Black Card: Be Wary If a Naked Person Offers a Shirt

Our Landscape Has Been Inundated with Ineffective DEI Checklisters

By Terry Allen

Big Mama never fails! Her wisdom transcends time. Lucille “Big Mama” Allen’s birth in 1906 sparked a faith driven wisdom trail within the family. She created a process of self-awareness, self-examination and spiritual alignment for all of her children.

She also once stated to me after I bought something via the mail from a magazine ad that did not look like its picture.

She quoted Maya Angelou, “Be careful when a naked person offers you a shirt.” I learned that I had to examine the credibility of the source, the reputation of the product and the entire relevance of the offering.

Let’s examine this African proverb in terms of the new DEI movement across the country and in other global spaces and platform. The proverb says, “Be careful when a naked person offers you a shirt.”

I flip that to expand to this statement. It’s easy to talk the talk and give advice on how things should be done. But if the person giving the advice does not act in a way that agrees with the advice they are giving, the proverb implies that a person should back up their talking with action.

In the DEI movement sparked by the global impact of the death of George Floyd, where we are giving ourselves a self-examination of “equity” and “belonging” in our organizations.

Yet here is the issue. A lot of the green lighted programs are led by individuals that do not have the appropriate competency to execute and establish a presence of equity and belonging.

In other words, the purveyors of DEI do not have any ‘skin- the-game” and the DEI process is mired in House Negro and Field Negro situations. The Malcolm X definition of the “field vs house’ process is hard to identify, measure and diffuse.
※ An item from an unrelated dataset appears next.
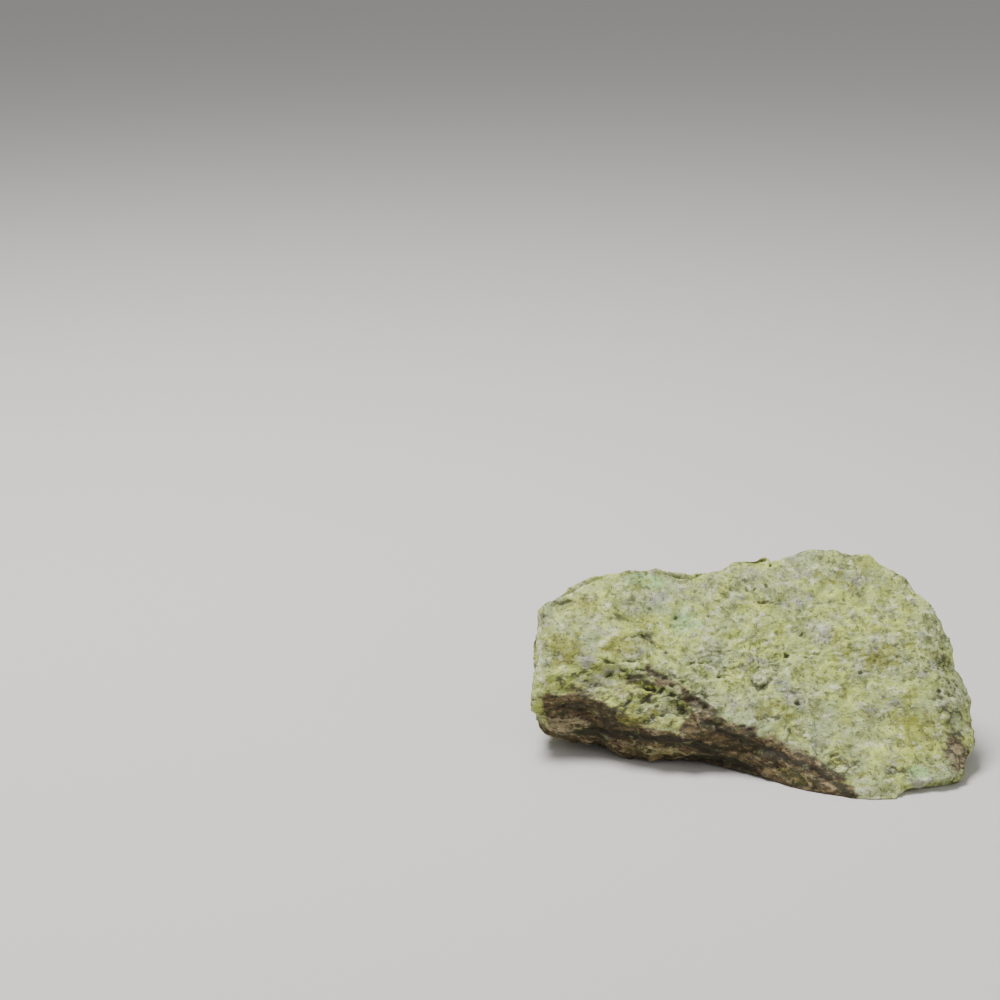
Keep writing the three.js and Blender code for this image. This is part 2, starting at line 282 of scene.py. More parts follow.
COLOUR_MARKS: dict[Mark, tuple[Patch | Line, ...]] = {
    Mark.OLIVE: (
        Patch(-52.0, 46.0, 7.0, 7.0, 0.9), Patch(-35.0, 46.5, 8.0, 4.0, 0.9),
        Patch(-46.0, 60.0, 7.0, 5.0, 0.7),
        Patch(36.5, 42.4, 7.0, 5.0, 0.9), Patch(-31.0, 66.5, 6.0, 4.0, 0.5), Patch(45.0, 22.0, 7.0, 6.0, 0.6),
        Patch(-33.0, 26.0, 9.0, 3.6, 0.9), Patch(6.0, 27.0, 8.0, 5.0, 0.5), Patch(24.0, 68.0, 12.0, 5.0, 0.4),
        Patch(-26.0, 23.6, 7.0, 2.4, 0.9), Patch(22.0, 10.0, 6.0, 4.0, 0.6), Patch(29.0, 4.0, 8.0, 4.0, 0.6),
        Patch(-27.0, 4.4, 9.0, 2.2, 1.0, Chart.FRONT), Patch(10.0, 3.0, 6.0, 2.2, 0.6, Chart.FRONT),
    ),
    Mark.LILAC: (
        Patch(-46.5, 42.4, 4.0, 3.0, 0.8), Patch(-25.2, 62.5, 5.0, 3.4, 0.8),
        Patch(11.5, 29.5, 4.5, 4.5, 0.6),
        Patch(19.6, 51.5, 6.0, 3.0, 0.5), Patch(-14.0, 48.0, 8.0, 4.0, 0.5), Patch(35.9, 50.0, 6.0, 3.0, 0.6),
        Patch(-1.0, 40.0, 6.0, 4.0, 0.5), Patch(35.0, 29.0, 8.0, 6.0, 0.45), Patch(14.0, 61.0, 7.0, 3.0, 0.5),
        Patch(-43.0, 37.0, 8.0, 2.6, 0.7), Patch(27.0, 57.0, 8.0, 2.5, 0.5),
    ),
    Mark.PALE: (
        Patch(-60.0, 45.6, 2.0, 14.0, 0.7), Patch(-52.6, 53.4, 3.0, 2.6, 0.6),
        Patch(18.8, 52.8, 4.0, 2.4, 0.7), Patch(35.8, 48.9, 3.2, 2.4, 0.8),
        Patch(-45.1, 45.6, 3.4, 2.4, 0.5), Patch(-46.5, 66.0, 6.0, 2.0, 0.6),
        Patch(-12.4, 50.0, 4.0, 3.0, 0.6), Patch(2.0, 36.6, 3.4, 2.4, 0.7), Patch(-8.0, 31.0, 8.0, 4.0, 0.4),
        Patch(-57.0, 36.0, 5.0, 2.0, 0.4), Patch(28.0, 1.5, 5.0, 1.6, 0.7),
    ),
    Mark.MINT: (
        Patch(-29.0, 68.0, 9.0, 4.0, 0.9), Patch(-18.0, 55.0, 11.0, 7.0, 0.6),
        Patch(43.3, 7.8, 4.0, 3.0, 1.0), Patch(-4.0, 55.0, 9.0, 5.0, 0.4),
    ),
    # Painted light on the lit ridges by the brow and on the front, in tan.
    Mark.TAN: (
        Line(((-22.9, 31.3), (-20.5, 29.4), (-17.3, 27.0), (-13.4, 23.8)), 1.8, 0.4),
        Line(((-0.3, 19.6), (5.0, 17.4), (11.0, 14.6), (16.0, 11.0), (20.0, 6.4)), 1.2, 0.6),
        Patch(-52.0, 9.0, 9.0, 4.2, 1.0, Chart.FRONT), Patch(-44.0, 13.0, 5.0, 1.8, 0.4, Chart.FRONT),
        Patch(-26.5, 4.8, 9.0, 2.2, 1.0, Chart.FRONT), Patch(-8.0, 7.0, 6.0, 1.6, 0.4, Chart.FRONT),
        Patch(56.0, 13.5, 4.5, 7.0, 0.9), Line(((4.0, 6.8), (12.0, 4.4), (20.0, 1.8)), 1.0, 0.7, Chart.FRONT),
    ),
    # Painted shade on the front: under the brow and along its foot.
    Mark.SHADE: (
        Line(((-48.0, 7.4), (-42.5, 7.5), (-37.0, 8.4), (-31.6, 9.0), (-26.2, 9.6), (-20.8, 9.6),
              (-15.2, 7.8), (-10.9, 5.4)), 2.0, 1.3, Chart.FRONT),
        Line(((-17.5, 2.8), (-12.1, 2.8), (-6.7, 2.8), (-1.0, 2.0)), 2.4, 1.0, Chart.FRONT),
        Line(((-14.6, 15.4), (-8.4, 12.0), (-2.9, 9.6), (2.4, 7.8)), 2.2, 0.8, Chart.FRONT),
        Line(((2.4, 8.4), (7.5, 7.2), (12.8, 6.4), (17.9, 4.4), (23.0, 1.8)), 1.7, 0.85, Chart.FRONT),
        Patch(-50.0, 15.0, 7.0, 2.6, 0.9, Chart.FRONT), Patch(-40.0, 11.6, 6.0, 2.4, 0.7, Chart.FRONT),
    ),
}

STAIN_BANDS: tuple[Patch | Line, ...] = (
    Line(((-28.6, 39.6), (-22.6, 34.9), (-17.8, 30.4), (-13.6, 25.6)), 2.4, 0.85),
    Line(((-17.0, 30.2), (-14.4, 28.2), (-12.0, 25.4)), 2.2, 1.0),
    Patch(-49.6, 34.4, 4.0, 2.0, 0.9), Patch(55.5, 14.5, 5.0, 7.5, 1.0),
    Line(((60.0, 36.0), (60.8, 26.0), (60.0, 16.0)), 2.4, 0.5), Patch(29.0, 12.5, 3.0, 1.6, 0.5),
    Line(((-36.0, 36.0), (-30.0, 37.4), (-24.0, 34.6)), 2.2, 0.6),
    Patch(-36.0, 33.0, 15.0, 6.5, 0.42), Patch(-22.0, 27.0, 9.0, 6.0, 0.4), Patch(-46.0, 36.5, 8.0, 4.0, 0.4),
)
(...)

It is dipped in an ineffective process fails to ensure that a person of color is competent to achieve DEI goals. The icon- ic Dr. Claud Anderson called it meritorious manumission – a process where enslaved people of color received favor when they reported other enslaved people who they felt were a threat to the process and/or they were not aligned with their oppression.

I have received numerous emails and calls daily, where employees have been blocked and dismissed by appointed DEI team leaders as they are being minimized for no reasons other than at the discretion of the DEI appointed leadership.

I have gotten examples where the DEI group leaders and allys began a series of actions like visibly not speaking, blocking any participation, creating new rules that were spearheaded to minimize targeted employees and scrutinizing their every action with a parent-like scorn.

All of this undermines the DEI movement. So, we now are seeing a failure of authenticity. There are three key reasons why DEI initiatives fail: failure to explicitly connect DEI objectives to the organization’s merit system, branding and values; lack of sustainable power from C-suite leadership; and absence of a cohesive competency in the staff charged with integrating DEI into all aspects of the business.

Self-hatred is real as people are being minimized by their own. Big Mama also said “ sometimes you have to D.U.C.K” Dodge Unhealed Coworkers Kindly. Thanks Big Mama!